The question therefore is: What is the value of plea bargaining to Nigeria? In reality the government in Nigeria currently suffers from character deficiency. Not only has plea bargaining succeeded in weakening the administration of the criminal justice system, it has also robbed it of the deterrence effect that successful prosecutions of crimes have on society. Simply put, the practice of plea bargaining is defeating the anti-corruption fight.
In the Emefiele matter, the issue of plea bargaining should be completely taken off the table. Instead, the government should invest its resources and manpower in conducting a diligent and comprehensive investigation to unravel the actual wrongdoing committed by Emefiele (if any). Is the President already thinking in this direction given the appointment of Jim Obazee, Chief Executive Officer of the Financial Reporting Council of Nigeria, as a special investigator of CBN? However, the government should guide against clothing the matter with incurable procedural defects. Based on the precedent set by the Supreme Court in Dr. Bukola Saraki v. Federal Republic of Nigeria (2018) 16 NWLR (pt. 1646) 433-434, it is fundamental for Emefiele’s investigation and prosecution to be undertaken by the appropriate statutory authority.

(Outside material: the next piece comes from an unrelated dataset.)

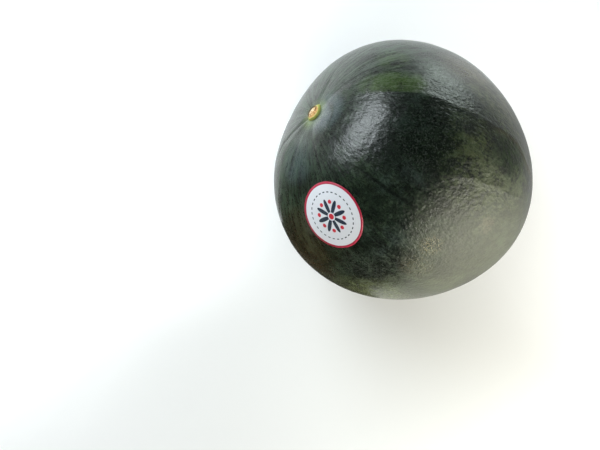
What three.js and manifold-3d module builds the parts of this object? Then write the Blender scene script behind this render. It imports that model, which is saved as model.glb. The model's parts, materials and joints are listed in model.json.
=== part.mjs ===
// A seedless watermelon, whole, lying on its side on the patch of skin it grew on.
// Millimetres and degrees, +Z up. The stem end points along -X and upwards, and the
// origin is the middle of the footprint, level with the flat resting spot.
//
// Three pieces: the fruit, the corky stub that is left of its stem, and a round paper
// label stuck on its skin.
//
// The fruit is drawn round its own axis first, stem end up along +Z. A direction is then
// a slope (the angle down from the stem) and a heading (the angle round the stem), with
// heading 0 on the side that ends up on top.

import * as THREE from "three";
import { mergeVertices } from "three/addons/utils/BufferGeometryUtils.js";
import Module from "manifold-3d";

// Driving dimensions.
const MEAN_RADIUS = 110.5;
const STEM_ELEVATION = 37; // how far the stem end points above the horizon
const LOBES = { count: 3, height: 4.25, heading: -9 }; // one swelling for each seed chamber
const OVAL = { height: 1.3, heading: 113 }; // the girth is slightly out of round
const STEM_END = { depth: 4.7, spread: 30 }; // both ends are flattened
const BLOSSOM_END = { depth: 4.75, spread: 38 };
const STEM_DIMPLE = { depth: 1.6, spread: 7 }; // the small hollow that the stem grew from
const GROUND_DROP = 103.5; // from the fruit's middle down to the flat resting spot
const RESTING_SPOT_RADIUS = 20;
const UNDERSIDE_CURVE_RADIUS = 300; // round the spot the skin is much flatter than elsewhere

const STUB = { radius: 8.6, seatDepth: 1.6, rimHeight: 2.1, faceDepth: 0.9 };
const LABEL = { radius: 29, thickness: 0.3, slope: 48.6, heading: -66.3 };
const GAP = 0.3; // clearance between pieces

// How finely the faces are cut.
const HEADING_STEPS = 64;
const SLOPE_STEPS = 44;
const LABEL_RINGS = 5;
const LABEL_SECTORS = 40;
const STUB_SECTORS = 24;

const rad = THREE.MathUtils.degToRad;

const wasm = await Module();
wasm.setup();

// ---------------------------------------------------------------- the fruit's shape

// The way down to the ground, seen in the fruit's own frame.
const tilt = rad(STEM_ELEVATION - 90);
const down = new THREE.Vector3(0, 0, -1).applyAxisAngle(new THREE.Vector3(0, 1, 0), -tilt);

// A bell curve of the angle from a pole: 1 at the pole, fading over the spread.
const fade = (angle, spread) => Math.exp(-((angle / rad(spread)) ** 2));

// The skin's distance from the fruit's middle, before the ground flattens it.
function skinRadius(slope, heading) {
  const girth = Math.sin(slope) ** 2;
  return (
    MEAN_RADIUS +
    girth * LOBES.height * Math.cos(LOBES.count * (heading - rad(LOBES.heading))) +
    girth * OVAL.height * Math.cos(2 * (heading - rad(OVAL.heading))) -
    STEM_END.depth * fade(slope, STEM_END.spread) -
    STEM_DIMPLE.depth * fade(slope, STEM_DIMPLE.spread) -
    BLOSSOM_END.depth * fade(Math.PI - slope, BLOSSOM_END.spread)
  );
}

// How far down the skin may reach at a distance from the plumb line: a wide shallow bowl,
// which passes the depth of the resting spot at the spot's edge.
const undersideDepth = (distance) =>
  GROUND_DROP + (RESTING_SPOT_RADIUS ** 2 - distance ** 2) / (2 * UNDERSIDE_CURVE_RADIUS);

// The skin in a direction from the fruit's middle, lifted off it by an offset.
function skinPoint(direction, offset = 0) {
  const slope = Math.acos(THREE.MathUtils.clamp(direction.z, -1, 1));
  const heading = Math.atan2(direction.y, direction.x);
  const point = direction.clone().multiplyScalar(skinRadius(slope, heading) + offset);
  const depth = point.dot(down);
  const distance = Math.sqrt(Math.max(0, point.lengthSq() - depth ** 2));
  const pressedIn = Math.max(0, depth - undersideDepth(distance));
  return point.addScaledVector(down, -pressedIn);
}

// ---------------------------------------------------------------- solids and meshes

function solidOf(geometry) {
  const bare = geometry.clone();
  bare.deleteAttribute("normal");
  bare.deleteAttribute("uv");
  const merged = mergeVertices(bare, 1e-4);
  return new wasm.Manifold(
    new wasm.Mesh({
      numProp: 3,
      vertProperties: merged.attributes.position.array,
      triVerts: new Uint32Array(merged.index.array),
    }),
  );
}

function geometryOf(solid) {
  const cut = solid.getMesh();
  const geometry = new THREE.BufferGeometry();
  geometry.setAttribute("position", new THREE.BufferAttribute(cut.vertProperties, 3));
  geometry.setIndex(new THREE.BufferAttribute(cut.triVerts, 1));
  geometry.computeVertexNormals();
  return geometry;
}

function piece(name, geometry, look) {
  const mesh = new THREE.Mesh(geometry, new THREE.MeshStandardMaterial(look));
  mesh.name = name;
  return mesh;
}

// A shape turned about the stem axis, from a profile of [radius, height] pairs.
function turned(profile, sectors) {
  const points = profile.map(([radius, height]) => new THREE.Vector2(radius, height));
  return new THREE.LatheGeometry(points, sectors).rotateX(Math.PI / 2);
}

// ---------------------------------------------------------------- the pieces

const seatHeight = skinRadius(0, 0) - STUB.seatDepth;

// The fruit: one solid, with the resting spot cut flat and a shallow seat for the stub.
function makeFruit() {
  const ball = new THREE.SphereGeometry(1, HEADING_STEPS, SLOPE_STEPS).rotateX(Math.PI / 2);
  const place = ball.attributes.position;
  for (let i = 0; i < place.count; i++) {
    const skin = skinPoint(new THREE.Vector3().fromBufferAttribute(place, i).normalize());
    place.setXYZ(i, skin.x, skin.y, skin.z);
  }

  const slabSize = 2 * MEAN_RADIUS;
  const ground = new THREE.BoxGeometry(slabSize, slabSize, slabSize);
  ground.translate(0, 0, -GROUND_DROP - slabSize / 2).rotateY(-tilt);

  const seatRadius = STUB.radius + GAP;
  const mouth = seatHeight + 2 * STUB.radius;
  const seat = turned(
    [
      [0, seatHeight],
      [seatRadius, seatHeight],
      [seatRadius, mouth],
      [0, mouth],
    ],
    STUB_SECTORS,
  );
  const solid = solidOf(ball).subtract(solidOf(ground)).subtract(solidOf(seat));
  return piece("fruit", geometryOf(solid), { color: 0x202b20, roughness: 0.35, metalness: 0 });
}

// The stem stub: a low corky button with a swollen collar and a dished, broken face.
function makeStub() {
  const { radius, seatDepth, rimHeight, faceDepth } = STUB;
  const foot = seatHeight + GAP;
  const rim = seatHeight + seatDepth + rimHeight;
  const stub = turned(
    [
      [0, foot],
      [0.94 * radius, foot],
      [radius, foot + 0.2 * rimHeight],
      [radius, rim - 0.5 * rimHeight],
      [0.88 * radius, rim],
      [0.74 * radius, rim],
      [0.64 * radius, rim - faceDepth],
      [0, rim - faceDepth],
    ],
    STUB_SECTORS,
  );
  return piece("stem_stub", stub, { color: 0xb2935c, roughness: 0.85, metalness: 0 });
}

// The label: a thin disc that follows the skin, made of an outer and an inner sheet of
// rings round the label's middle, and a rim that joins them.
function makeLabel() {
  const middle = new THREE.Vector3().setFromSphericalCoords(
    1,
    rad(LABEL.slope),
    rad(90 + LABEL.heading),
  );
  middle.set(middle.x, -middle.z, middle.y);
  const across = new THREE.Vector3(0, 0, 1).cross(middle).normalize();
  const along = middle.clone().cross(across);
  const reach = LABEL.radius / MEAN_RADIUS;

  const places = [];
  const faces = [];
  for (const offset of [GAP + LABEL.thickness, GAP]) {
    places.push(...skinPoint(middle, offset).toArray());
    for (let ring = 1; ring <= LABEL_RINGS; ring++)
      for (let sector = 0; sector < LABEL_SECTORS; sector++) {
        const bend = (reach * ring) / LABEL_RINGS;
        const turn = (2 * Math.PI * sector) / LABEL_SECTORS;
        const direction = middle
          .clone()
          .multiplyScalar(Math.cos(bend))
          .addScaledVector(across, Math.sin(bend) * Math.cos(turn))
          .addScaledVector(along, Math.sin(bend) * Math.sin(turn));
        places.push(...skinPoint(direction, offset).toArray());
      }
  }

  const sheetSize = 1 + LABEL_RINGS * LABEL_SECTORS;
  const at = (sheet, ring, sector) =>
    sheet * sheetSize + 1 + (ring - 1) * LABEL_SECTORS + (sector % LABEL_SECTORS);
  for (let sector = 0; sector < LABEL_SECTORS; sector++) {
    faces.push(0, at(0, 1, sector), at(0, 1, sector + 1));
    faces.push(sheetSize, at(1, 1, sector + 1), at(1, 1, sector));
    for (let ring = 1; ring < LABEL_RINGS; ring++) {
      const outer = [at(0, ring, sector), at(0, ring + 1, sector)];
      const outerNext = [at(0, ring, sector + 1), at(0, ring + 1, sector + 1)];
      faces.push(outer[0], outer[1], outerNext[1], outer[0], outerNext[1], outerNext[0]);
      const inner = outer.map((corner) => corner + sheetSize);
      const innerNext = outerNext.map((corner) => corner + sheetSize);
      faces.push(inner[0], innerNext[1], inner[1], inner[0], innerNext[0], innerNext[1]);
    }
    const edge = [at(0, LABEL_RINGS, sector), at(0, LABEL_RINGS, sector + 1)];
    const under = edge.map((corner) => corner + sheetSize);
    faces.push(edge[0], under[0], under[1], edge[0], under[1], edge[1]);
  }

  const sheet = new THREE.BufferGeometry();
  sheet.setAttribute("position", new THREE.Float32BufferAttribute(places, 3));
  sheet.setIndex(faces);
  sheet.computeVertexNormals();
  return piece("label", sheet, { color: 0xe6e7ec, roughness: 0.45, metalness: 0 });
}

// ---------------------------------------------------------------- the watermelon

// The fruit's own frame is tipped until its stem end points along -X and upwards, and
// raised to stand on its resting spot.
const lying = new THREE.Group();
lying.rotation.y = tilt;
lying.position.z = GROUND_DROP;
lying.add(makeFruit(), makeStub(), makeLabel());

const watermelon = new THREE.Group();
watermelon.add(lying);

// The middle of the footprint goes to the origin.
watermelon.updateMatrixWorld(true);
const middle = new THREE.Box3().setFromObject(watermelon, true).getCenter(new THREE.Vector3());
lying.position.x -= middle.x;
lying.position.y -= middle.y;

export default watermelon;
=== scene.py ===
import json
import math

import bpy
from mathutils import Matrix, Vector
from mathutils.bvhtree import BVHTree


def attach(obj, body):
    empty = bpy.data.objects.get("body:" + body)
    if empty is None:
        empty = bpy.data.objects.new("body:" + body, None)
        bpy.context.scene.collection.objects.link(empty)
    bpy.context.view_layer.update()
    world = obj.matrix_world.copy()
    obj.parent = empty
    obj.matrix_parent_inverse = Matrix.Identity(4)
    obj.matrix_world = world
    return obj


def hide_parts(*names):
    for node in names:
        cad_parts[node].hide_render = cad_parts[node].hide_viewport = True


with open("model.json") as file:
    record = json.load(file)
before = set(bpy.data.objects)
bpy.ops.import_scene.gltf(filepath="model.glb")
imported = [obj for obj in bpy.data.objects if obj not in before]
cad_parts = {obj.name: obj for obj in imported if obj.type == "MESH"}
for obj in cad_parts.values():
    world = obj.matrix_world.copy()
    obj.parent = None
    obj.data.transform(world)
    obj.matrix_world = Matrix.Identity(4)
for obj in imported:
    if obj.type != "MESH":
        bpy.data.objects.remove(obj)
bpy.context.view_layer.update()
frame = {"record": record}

MM = 0.001


# ---------------------------------------------------------------------------------------
# The fruit: a firm rind round the flesh, grown as one body and softly three-lobed, one
# swelling for each seed chamber. It lies on its side, stem end up and to the left, on the
# flattened patch of skin that it grew on. Shallow creases run out from the stem.
# ---------------------------------------------------------------------------------------

MEAN_RADIUS = 110.5 * MM
STEM_ELEVATION = math.radians(37)
LOBE_COUNT = 3
LOBE_HEIGHT = 4.25 * MM
LOBE_HEADING = math.radians(-9)
OVAL_HEIGHT = 1.3 * MM
OVAL_HEADING = math.radians(113)
STEM_END_DEPTH = 4.7 * MM
STEM_END_SPREAD = math.radians(30)
STEM_DIMPLE_DEPTH = 1.6 * MM
STEM_DIMPLE_SPREAD = math.radians(7)
BLOSSOM_END_DEPTH = 4.75 * MM
BLOSSOM_END_SPREAD = math.radians(38)
GROUND_DROP = 103.5 * MM
RESTING_SPOT_RADIUS = 20 * MM
UNDERSIDE_CURVE_RADIUS = 300 * MM
UNDERSIDE_BLEND = 3 * MM
SQUARES_ALONG_EDGE = 120
DRAWN_TO_STEM = 0.35

# The skin's soft swells and dents: their height, and how broad each is as a share of the
# fruit's radius.
UNEVENNESS = 0.55 * MM
SWELL_BREADTH = 0.42
DENT_BREADTH = 0.11

# The fruit's middle is straight above the middle of its resting spot.
rest_spot = next(m for m in frame["record"]["mounts"] if m["name"] == "rest_spot")
fruit_middle = Vector(rest_spot["pos_m"]) + Vector((0, 0, GROUND_DROP))
tilt = STEM_ELEVATION - math.pi / 2
stem_frame = Matrix.Translation(fruit_middle) @ Matrix.Rotation(tilt, 4, "Y")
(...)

The fact that the controversy over Emefiele’s prosecution has lingered for about a year without any precise direction on the part of the government is worrisome. Also, his continuous detention without a proper trial constitutes an infringement to his constitutional right to personal liberty. It is about time the government stops politicising the Emefiele matter and try him openly in court, if he has indeed committed any offence.